Beide Familien machten voll auf Drama, beschworen die Verliebten bei der Ehre ihrer Ahnen diese Mésalliance zu beenden. Und als Ugo seine Schwester schliesslich in deren Zimmer einschloss, konnte Umberto nicht anders: Er liess sich mit dem Baukran seiner Firma, welche die Strassenlampen der Inseln kontrolliert, am Fenster der Gespielin hochzurren. Und ab gings - weg!
Wochenlang wartete man auf irgendeine Nachricht der beiden. Wenn Padre Giovanni anfangs am Altar noch von Sünde und Schande gepredigt hatte, so schloss er in der sechsten Woche die beiden Entflohenen ins Gebet der Gemeinde ein: «? und möge ER ein Unglück verhüten und Seine schützende Hand über die Verirrten halten.»
Längst munkelte man - nachdem Gustavo Bertrucci, der Schullehrer der Insel den Jungen die Geschichte von Romeo und Julia als Hausaufgabe zum Lesen gegeben hatte und diese dann schockiert ihren Alten berichteten, der Stoff sei noch besser als «Sex in the City» und am Ende käme der Tod.
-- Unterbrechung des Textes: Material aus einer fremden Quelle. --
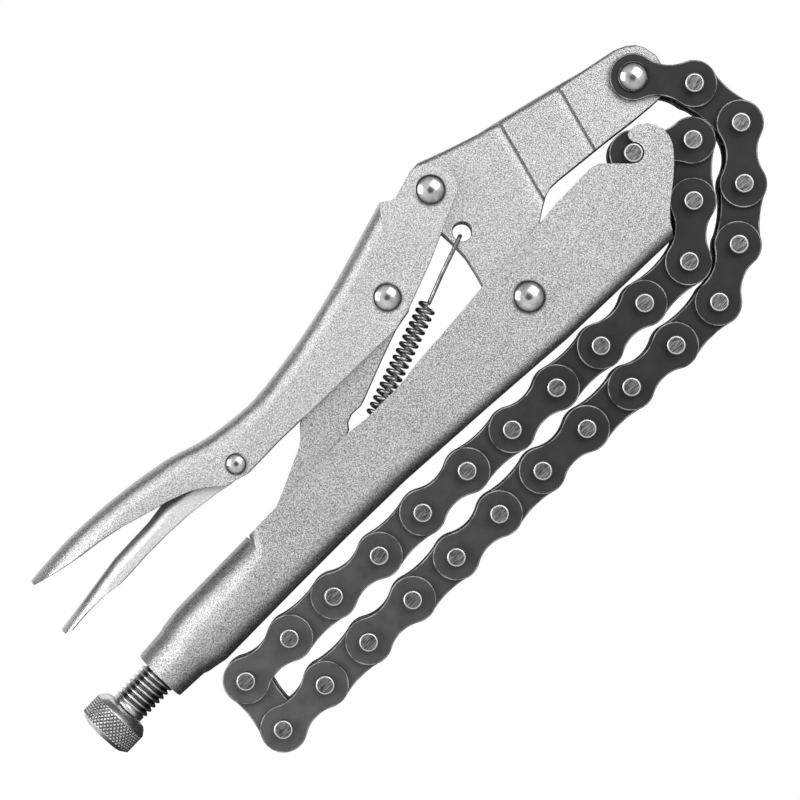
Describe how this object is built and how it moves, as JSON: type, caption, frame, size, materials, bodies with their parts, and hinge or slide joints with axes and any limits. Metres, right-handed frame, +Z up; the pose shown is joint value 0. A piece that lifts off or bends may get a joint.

Angestachelt von Shakespeare also munkelte man vom gewählten Freitod der beiden. Geeint im Unglück trafen sich die verfehdeten Familien in der Kirchenstube des Padre und Eier-Anna rief sechs Mal täglich Ugo an, ob er nichts von den beiden gehört habe.
Eine Postkarte aus Miami, wo Umberto eine Stelle als Kranführer gefunden hatte und Lara die Fritten in einem «Burger King» aus dem Öl zog, brachte das ersehnte Aufatmen.
Die Postkarte zeigte allerdings nur das, was man in Italien den Stinkefinger nennt. Aber immerhin.
Padre Giovanni redete in seiner Predigt von der «glücklichen Fügung» und «Seinen wunderbaren Wegen?»